◆ Goal
Identify all lines in the data containing the string "record". Copy them out.

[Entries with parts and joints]
════

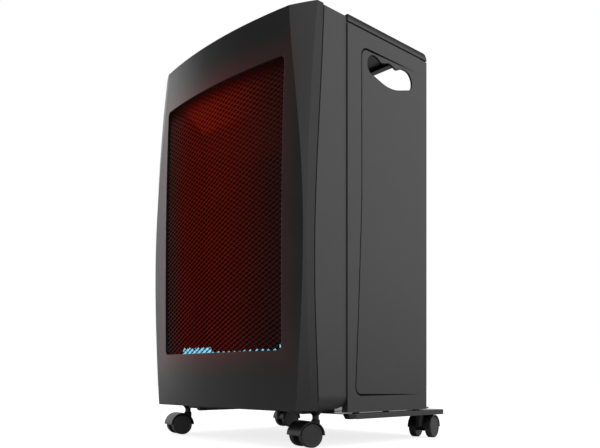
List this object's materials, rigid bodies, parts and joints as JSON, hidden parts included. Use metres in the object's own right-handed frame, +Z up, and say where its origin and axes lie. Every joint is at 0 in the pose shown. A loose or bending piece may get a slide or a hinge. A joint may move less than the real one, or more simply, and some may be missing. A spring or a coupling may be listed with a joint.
{
  "type": "portable gas cabinet heater",
  "caption": "Portable gas cabinet heater on swivelling casters: curved front with mesh grille and glowing chamber, rear sleeve with handle holes over an open bottle bay and tray.",
  "frame": {"origin": "On the floor, under the middle of the footprint", "axes": "+X to the right as seen from the front, +Y to the back, +Z up"},
  "size_m": [0.458, 0.3945, 0.735],
  "materials": {
    "fascia": "satin",
    "cabinet_paint": "satin",
    "grille_paint": "matt",
    "chamber_steel": "heat-dulled",
    "burner_steel": "brushed",
    "brass": "turned",
    "copper_pipe": "drawn",
    "black_steel": "blackened",
    "zinc_steel": "zinc plated",
    "ceramic": "glazed",
    "lead_cover": "matt",
    "black_plastic": "matt",
    "wheel_plastic": "satin"
  },
  "bodies": {
    "cabinet": {"fascia": "fascia", "front_housing": "cabinet_paint", "right_side_panel": "cabinet_paint", "left_side_panel": "cabinet_paint", "top_cover": "cabinet_paint", "bottle_tray": "cabinet_paint", "control_panel": "cabinet_paint", "rear_top_rail": "cabinet_paint", "rear_cross_bar": "cabinet_paint", "tray_brackets": "cabinet_paint", "tray_spacers": "cabinet_paint", "grille": "grille_paint", "grille_frame": "grille_paint", "bulkhead": "chamber_steel", "base_plate": "chamber_steel", "chamber_back": "chamber_steel", "chamber_left_wall": "chamber_steel", "chamber_right_wall": "chamber_steel", "chamber_ceiling": "chamber_steel", "chamber_floor": "chamber_steel", "burner_saddles": "chamber_steel", "valve_bracket": "chamber_steel", "pilot_bracket": "chamber_steel", "burner_bar": "burner_steel", "gas_injector": "brass", "pilot_burner": "brass", "gas_valve": "brass", "hose_nozzle": "brass", "pilot_pipe": "copper_pipe", "main_gas_pipe": "copper_pipe", "thermocouple": "copper_pipe", "front_caster_stems": "black_steel", "rear_caster_stems": "black_steel", "caster_nuts": "zinc_steel", "sheet_screws": "zinc_steel", "spark_electrode": "ceramic", "spark_lead": "lead_cover", "piezo_igniter": "black_plastic", "tray_end_caps": "black_plastic"},
    "valve_plug": {"valve_plug": "brass"},
    "knob": {"valve_spindle": "zinc_steel", "control_knob": "black_plastic"},
    "button": {"igniter_button": "black_plastic"},
    "front_right_caster": {"front_right_hood": "black_plastic", "front_right_axle": "zinc_steel"},
    "front_right_wheel_a": {"front_right_wheel_a": "wheel_plastic"},
    "front_right_wheel_b": {"front_right_wheel_b": "wheel_plastic"},
    "front_left_caster": {"front_left_hood": "black_plastic", "front_left_axle": "zinc_steel"},
    "front_left_wheel_a": {"front_left_wheel_a": "wheel_plastic"},
    "front_left_wheel_b": {"front_left_wheel_b": "wheel_plastic"},
    "rear_right_caster": {"rear_right_hood": "black_plastic", "rear_right_axle": "zinc_steel"},
    "rear_right_wheel_a": {"rear_right_wheel_a": "wheel_plastic"},
    "rear_right_wheel_b": {"rear_right_wheel_b": "wheel_plastic"},
    "rear_left_caster": {"rear_left_hood": "black_plastic", "rear_left_axle": "zinc_steel"},
    "rear_left_wheel_a": {"rear_left_wheel_a": "wheel_plastic"},
    "rear_left_wheel_b": {"rear_left_wheel_b": "wheel_plastic"}
  },
  "joints": [
    {"name": "valve_turn", "type": "hinge", "parent": "cabinet", "child": "valve_plug", "pos_m": [0.12, -0.11168, 0.7], "axis": [0, 0, 1], "range_deg": [-180, 0]},
    {"name": "knob_press", "type": "slide", "parent": "valve_plug", "child": "knob", "axis": [0, 0, -1], "range_m": [0, 0.004], "stiffness_N_per_m": 600, "springref_m": -0.003},
    {"name": "igniter_press", "type": "slide", "parent": "cabinet", "child": "button", "axis": [0, 0, -1], "range_m": [0, 0.005], "stiffness_N_per_m": 500, "springref_m": -0.003},
    {"name": "front_right_swivel", "type": "hinge", "parent": "cabinet", "child": "front_right_caster", "pos_m": [0.1905, -0.12628, 0.044], "axis": [0, 0, 1], "continuous": true},
    {"name": "front_right_wheel_a_roll", "type": "hinge", "parent": "front_right_caster", "child": "front_right_wheel_a", "pos_m": [0.18558, -0.14463, 0.02], "axis": [0.9659, -0.2588, 0], "continuous": true},
    {"name": "front_right_wheel_b_roll", "type": "hinge", "parent": "front_right_caster", "child": "front_right_wheel_b", "pos_m": [0.18558, -0.14463, 0.02], "axis": [0.9659, -0.2588, 0], "continuous": true},
    {"name": "front_left_swivel", "type": "hinge", "parent": "cabinet", "child": "front_left_caster", "pos_m": [-0.1905, -0.12628, 0.044], "axis": [0, 0, 1], "continuous": true},
    {"name": "front_left_wheel_a_roll", "type": "hinge", "parent": "front_left_caster", "child": "front_left_wheel_a", "pos_m": [-0.19542, -0.14463, 0.02], "axis": [0.9659, -0.2588, 0], "continuous": true},
    {"name": "front_left_wheel_b_roll", "type": "hinge", "parent": "front_left_caster", "child": "front_left_wheel_b", "pos_m": [-0.19542, -0.14463, 0.02], "axis": [0.9659, -0.2588, 0], "continuous": true},
    {"name": "rear_right_swivel", "type": "hinge", "parent": "cabinet", "child": "rear_right_caster", "pos_m": [0.205, 0.14332, 0.044], "axis": [0, 0, 1], "continuous": true},
    {"name": "rear_right_wheel_a_roll", "type": "hinge", "parent": "rear_right_caster", "child": "rear_right_wheel_a", "pos_m": [0.20105, 0.1619, 0.02], "axis": [-0.9781, -0.2079, 0], "continuous": true},
    {"name": "rear_right_wheel_b_roll", "type": "hinge", "parent": "rear_right_caster", "child": "rear_right_wheel_b", "pos_m": [0.20105, 0.1619, 0.02], "axis": [-0.9781, -0.2079, 0], "continuous": true},
    {"name": "rear_left_swivel", "type": "hinge", "parent": "cabinet", "child": "rear_left_caster", "pos_m": [-0.205, 0.14332, 0.044], "axis": [0, 0, 1], "continuous": true},
    {"name": "rear_left_wheel_a_roll", "type": "hinge", "parent": "rear_left_caster", "child": "rear_left_wheel_a", "pos_m": [-0.20105, 0.1619, 0.02], "axis": [-0.9781, 0.2079, 0], "continuous": true},
    {"name": "rear_left_wheel_b_roll", "type": "hinge", "parent": "rear_left_caster", "child": "rear_left_wheel_b", "pos_m": [-0.20105, 0.1619, 0.02], "axis": [-0.9781, 0.2079, 0], "continuous": true}
  ]
}
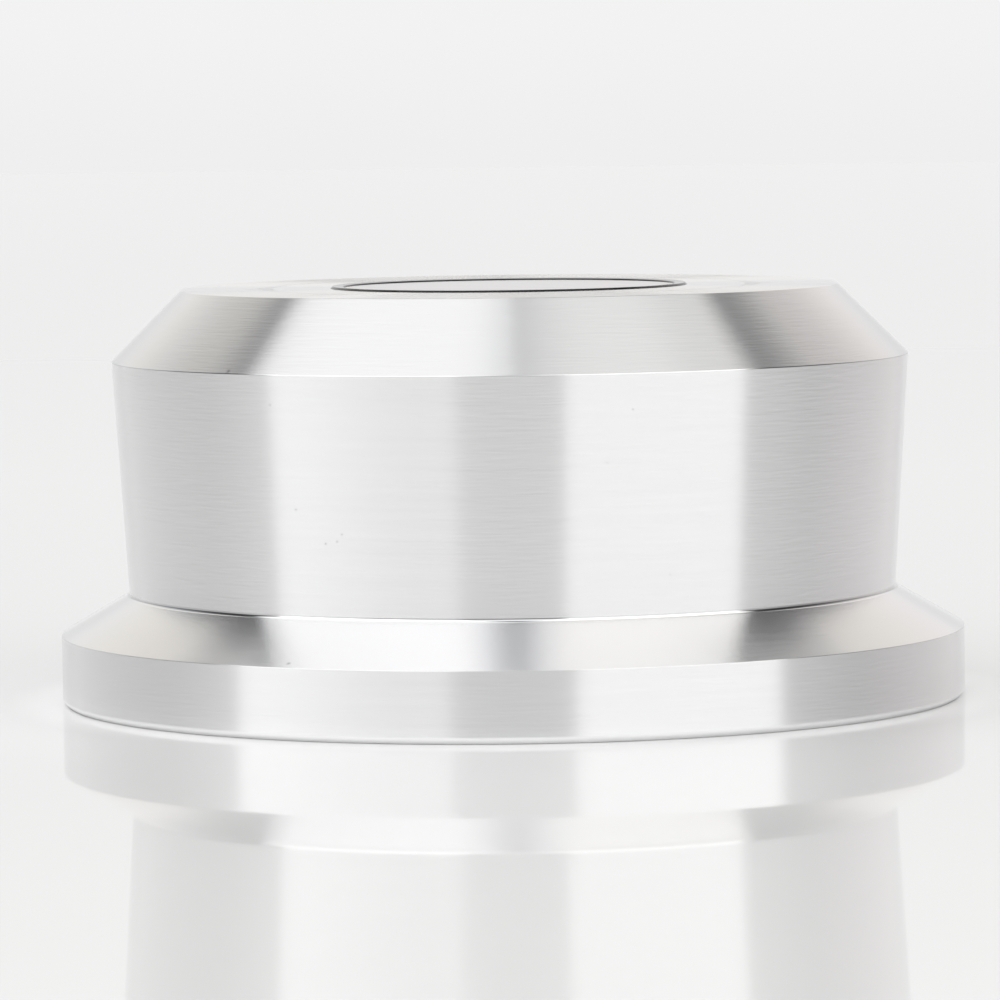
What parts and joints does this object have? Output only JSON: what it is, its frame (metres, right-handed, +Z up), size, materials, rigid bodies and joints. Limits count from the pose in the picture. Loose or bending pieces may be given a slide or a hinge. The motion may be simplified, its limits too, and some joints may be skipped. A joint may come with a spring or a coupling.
{
  "type": "record weight clamp",
  "caption": "Turned aluminium record weight: flange, cone and undercut drum with a bevelled top, an inlaid rubber ring and disc, and a blind spindle bore underneath.",
  "frame": {"origin": "centre of the plane that the weight rests on, at the underside of the base pad", "axes": "+Z up along the axis of the spindle bore; the weight is the same all round, and -Y faces the camera of the picture"},
  "size_m": [0.08, 0.08, 0.0366],
  "materials": {
    "turned_aluminium": "fine turned, bright",
    "satin_aluminium": "satin",
    "black_rubber": "satin black",
    "pad_rubber": "matt black"
  },
  "bodies": {
    "root": {"weight_body": "turned_aluminium", "rubber_ring": "black_rubber", "centre_disc": "satin_aluminium", "base_pad": "pad_rubber"}
  },
  "joints": []
}
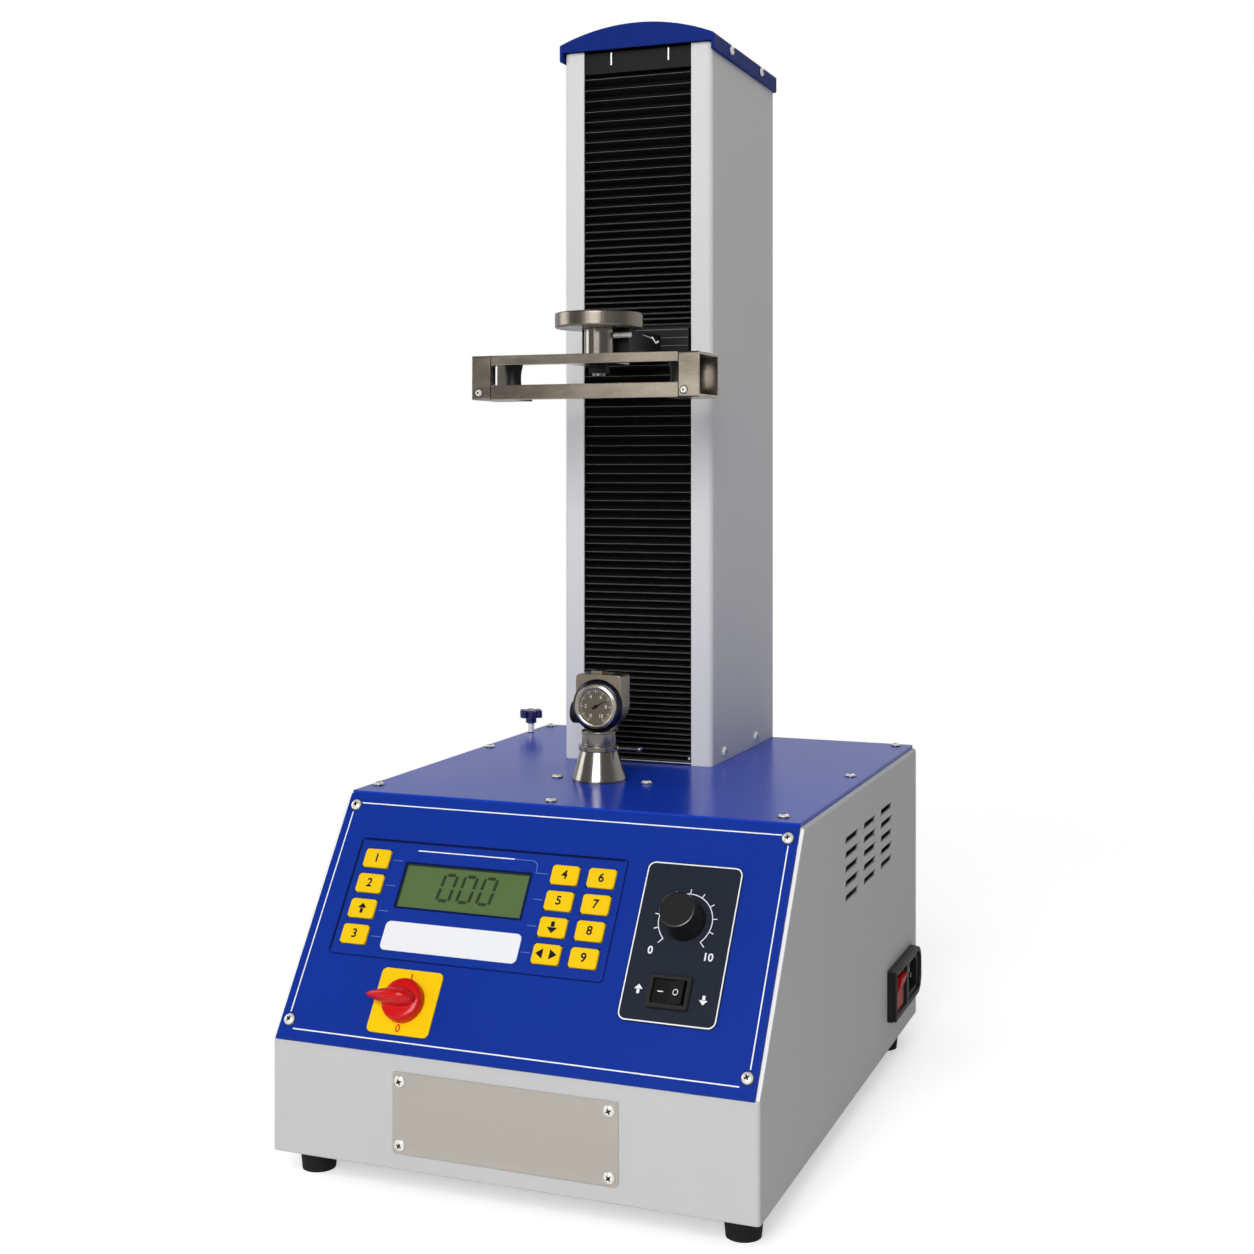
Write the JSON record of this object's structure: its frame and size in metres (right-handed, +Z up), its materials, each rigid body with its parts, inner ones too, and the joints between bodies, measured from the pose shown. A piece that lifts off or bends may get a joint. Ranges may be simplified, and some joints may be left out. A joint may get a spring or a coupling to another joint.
{
  "type": "peel bond strength tester",
  "caption": "Bench-top peel tester: sloped control cabinet, column with bellows, driven crosshead with peel frame and guide rollers, lower grip with dial.",
  "frame": {"origin": "on the bench under the middle of the cabinet", "axes": "+X to the operator's right, -Y towards the operator, +Z up"},
  "size_m": [0.3727, 0.4886, 0.8765],
  "materials": {
    "blue_plate": "gloss enamel",
    "grey_case": "satin powder coat",
    "zinc_plate": "satin",
    "rubber_foot": "matt",
    "bellows_skin": "matt coated fabric",
    "screw_steel": "bright",
    "shaft_steel": "ground",
    "frame_steel": "satin",
    "cell_metal": "dark anodised",
    "block_metal": "machined",
    "nut_brass": "machined",
    "pin_brass": "nickelled",
    "motor_black": "satin",
    "electronics": "matt",
    "name_metal": "brushed",
    "overlay_film": "gloss film",
    "display": "gloss",
    "key_yellow": "satin",
    "label_yellow": "satin",
    "label_slate": "satin",
    "knob_red": "gloss",
    "knob_black": "gloss",
    "knob_navy": "gloss",
    "roller_black": "matt",
    "grip_steel": "brushed",
    "grip_knob": "satin",
    "gauge_metal": "gloss",
    "needle_white": "matt"
  },
  "bodies": {
    "cabinet": {"base_plate": "zinc_plate", "bearing_blocks": "block_metal", "cabinet_shell": "grey_case", "column_cap": "blue_plate", "column_cover": "grey_case", "column_screws": "screw_steel", "dial_gauge": "gauge_metal", "drive_motor": "motor_black", "electronics": "electronics", "front_panel": "blue_plate", "grip_base": "grip_steel", "grip_body": "grip_steel", "guide_rods": "shaft_steel", "inlet_pins": "pin_brass", "keypad_overlay": "overlay_film", "lcd_display": "display", "lower_bellows": "bellows_skin", "name_plate": "name_metal", "panel_controls": "knob_black", "panel_screws": "screw_steel", "power_inlet": "knob_black", "rocker_bezel": "knob_black", "rubber_feet": "rubber_foot", "speed_plate": "label_slate", "stop_plate": "label_yellow", "top_plate": "blue_plate", "upper_bellows": "bellows_skin"},
    "drive_shaft": {"lead_screw": "shaft_steel", "shaft_coupling": "shaft_steel"},
    "crosshead": {"carriage": "block_metal", "lead_nut": "nut_brass", "crosshead_arm": "block_metal", "load_cell": "cell_metal", "fixture_stem": "frame_steel", "peel_frame": "frame_steel", "frame_ends": "frame_steel", "frame_fasteners": "screw_steel"},
    "guide_roller_left": {"guide_roller_left": "roller_black"},
    "guide_roller_right": {"guide_roller_right": "roller_black"},
    "stop_knob": {"stop_knob": "knob_red"},
    "speed_knob": {"speed_knob": "knob_black"},
    "direction_rocker": {"direction_rocker": "knob_black"},
    "power_rocker": {"power_rocker": "knob_red"},
    "clamp_screw": {"clamp_screw": "grip_knob"},
    "moving_jaw": {"moving_jaw": "grip_steel"},
    "dial_needle": {"dial_needle": "needle_white"},
    "locking_lever": {"locking_lever": "grip_steel"},
    "star_knob": {"star_knob": "knob_navy"},
    "key_left_1": {"key_left_1": "key_yellow"},
    "key_left_2": {"key_left_2": "key_yellow"},
    "key_left_3": {"key_left_3": "key_yellow"},
    "key_left_4": {"key_left_4": "key_yellow"},
    "key_middle_1": {"key_middle_1": "key_yellow"},
    "key_middle_2": {"key_middle_2": "key_yellow"},
    "key_middle_3": {"key_middle_3": "key_yellow"},
    "key_middle_4": {"key_middle_4": "key_yellow"},
    "key_right_1": {"key_right_1": "key_yellow"},
    "key_right_2": {"key_right_2": "key_yellow"},
    "key_right_3": {"key_right_3": "key_yellow"},
    "key_right_4": {"key_right_4": "key_yellow"}
  },
  "joints": [
    {"name": "lead_screw_spin", "type": "hinge", "parent": "cabinet", "child": "drive_shaft", "pos_m": [-0.019, 0.142, 0.246], "axis": [0, 0, 1], "range_deg": [-4320, 6480]},
    {"name": "crosshead_slide", "type": "slide", "parent": "cabinet", "child": "crosshead", "axis": [0, 0, 1], "range_m": [-0.18, 0.12], "deforming": ["upper_bellows", "lower_bellows"]},
    {"name": "guide_roller_left_spin", "type": "hinge", "parent": "crosshead", "child": "guide_roller_left", "pos_m": [-0.092, -0.025, 0.5755], "axis": [0, 0, 1], "continuous": true},
    {"name": "guide_roller_right_spin", "type": "hinge", "parent": "crosshead", "child": "guide_roller_right", "pos_m": [0.049, -0.025, 0.5755], "axis": [0, 0, 1], "continuous": true},
    {"name": "stop_knob_turn", "type": "hinge", "parent": "cabinet", "child": "stop_knob", "pos_m": [-0.084, -0.22071, 0.12813], "axis": [0, 0.8205, -0.5717], "range_deg": [0, 90]},
    {"name": "speed_knob_turn", "type": "hinge", "parent": "cabinet", "child": "speed_knob", "pos_m": [0.1082, -0.17611, 0.19212], "axis": [0, 0.8205, -0.5717], "range_deg": [-150, 150]},
    {"name": "direction_rocker_tilt", "type": "hinge", "parent": "cabinet", "child": "direction_rocker", "pos_m": [0.107, -0.2058, 0.15126], "axis": [0, 0.5717, 0.8205], "range_deg": [0, 16]},
    {"name": "power_rocker_tilt", "type": "hinge", "parent": "cabinet", "child": "power_rocker", "pos_m": [0.1815, 0.149, 0.065], "axis": [0, -1, 0], "range_deg": [0, 18]},
    {"name": "clamp_screw_turn", "type": "hinge", "parent": "cabinet", "child": "clamp_screw", "pos_m": [-0.0365, -0.017, 0.309], "axis": [1, 0, 0], "range_deg": [0, 1440]},
    {"name": "moving_jaw_slide", "type": "slide", "parent": "cabinet", "child": "moving_jaw", "axis": [1, 0, 0], "range_m": [0, 0.005]},
    {"name": "dial_needle_sweep", "type": "hinge", "parent": "cabinet", "child": "dial_needle", "pos_m": [-0.0175, -0.0327, 0.316], "axis": [0, 1, 0], "range_deg": [-210, 90]},
    {"name": "locking_lever_turn", "type": "hinge", "parent": "cabinet", "child": "locking_lever", "pos_m": [-0.0175, -0.025, 0.283], "axis": [0, 0, 1], "range_deg": [-30, 60]},
    {"name": "star_knob_turn", "type": "hinge", "parent": "cabinet", "child": "star_knob", "pos_m": [-0.172, 0.188, 0.257], "axis": [0, 0, 1], "range_deg": [0, 1080]},
    {"name": "key_left_1_press", "type": "slide", "parent": "cabinet", "child": "key_left_1", "axis": [0, 0.8205, -0.5717], "range_m": [0, 0.0006], "stiffness_N_per_m": 1500, "springref_m": -0.0003},
    {"name": "key_left_2_press", "type": "slide", "parent": "cabinet", "child": "key_left_2", "axis": [0, 0.8205, -0.5717], "range_m": [0, 0.0006], "stiffness_N_per_m": 1500, "springref_m": -0.0003},
    {"name": "key_left_3_press", "type": "slide", "parent": "cabinet", "child": "key_left_3", "axis": [0, 0.8205, -0.5717], "range_m": [0, 0.0006], "stiffness_N_per_m": 1500, "springref_m": -0.0003},
    {"name": "key_left_4_press", "type": "slide", "parent": "cabinet", "child": "key_left_4", "axis": [0, 0.8205, -0.5717], "range_m": [0, 0.0006], "stiffness_N_per_m": 1500, "springref_m": -0.0003},
    {"name": "key_middle_1_press", "type": "slide", "parent": "cabinet", "child": "key_middle_1", "axis": [0, 0.8205, -0.5717], "range_m": [0, 0.0006], "stiffness_N_per_m": 1500, "springref_m": -0.0003},
    {"name": "key_middle_2_press", "type": "slide", "parent": "cabinet", "child": "key_middle_2", "axis": [0, 0.8205, -0.5717], "range_m": [0, 0.0006], "stiffness_N_per_m": 1500, "springref_m": -0.0003},
    {"name": "key_middle_3_press", "type": "slide", "parent": "cabinet", "child": "key_middle_3", "axis": [0, 0.8205, -0.5717], "range_m": [0, 0.0006], "stiffness_N_per_m": 1500, "springref_m": -0.0003},
    {"name": "key_middle_4_press", "type": "slide", "parent": "cabinet", "child": "key_middle_4", "axis": [0, 0.8205, -0.5717], "range_m": [0, 0.0006], "stiffness_N_per_m": 1500, "springref_m": -0.0003},
    {"name": "key_right_1_press", "type": "slide", "parent": "cabinet", "child": "key_right_1", "axis": [0, 0.8205, -0.5717], "range_m": [0, 0.0006], "stiffness_N_per_m": 1500, "springref_m": -0.0003},
    {"name": "key_right_2_press", "type": "slide", "parent": "cabinet", "child": "key_right_2", "axis": [0, 0.8205, -0.5717], "range_m": [0, 0.0006], "stiffness_N_per_m": 1500, "springref_m": -0.0003},
    {"name": "key_right_3_press", "type": "slide", "parent": "cabinet", "child": "key_right_3", "axis": [0, 0.8205, -0.5717], "range_m": [0, 0.0006], "stiffness_N_per_m": 1500, "springref_m": -0.0003},
    {"name": "key_right_4_press", "type": "slide", "parent": "cabinet", "child": "key_right_4", "axis": [0, 0.8205, -0.5717], "range_m": [0, 0.0006], "stiffness_N_per_m": 1500, "springref_m": -0.0003}
  ],
  "couplings": [
    {"joint": "lead_screw_spin", "follows": "crosshead_slide", "rad_per_m": -628.32},
    {"joint": "clamp_screw_turn", "follows": "moving_jaw_slide", "rad_per_m": 5026.5}
  ]
}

════

◆ Expected answer
  "type": "record weight clamp",
  "caption": "Turned aluminium record weight: flange, cone and undercut drum with a bevelled top, an inlaid rubber ring and disc, and a blind spindle bore underneath.",
Write the JSON record of this object's structure: its frame and size in metres (right-handed, +Z up), its materials, each rigid body with its parts, inner ones too, and the joints between bodies, measured from the pose shown. A piece that lifts off or bends may get a joint. Ranges may be simplified, and some joints may be left out. A joint may get a spring or a coupling to another joint.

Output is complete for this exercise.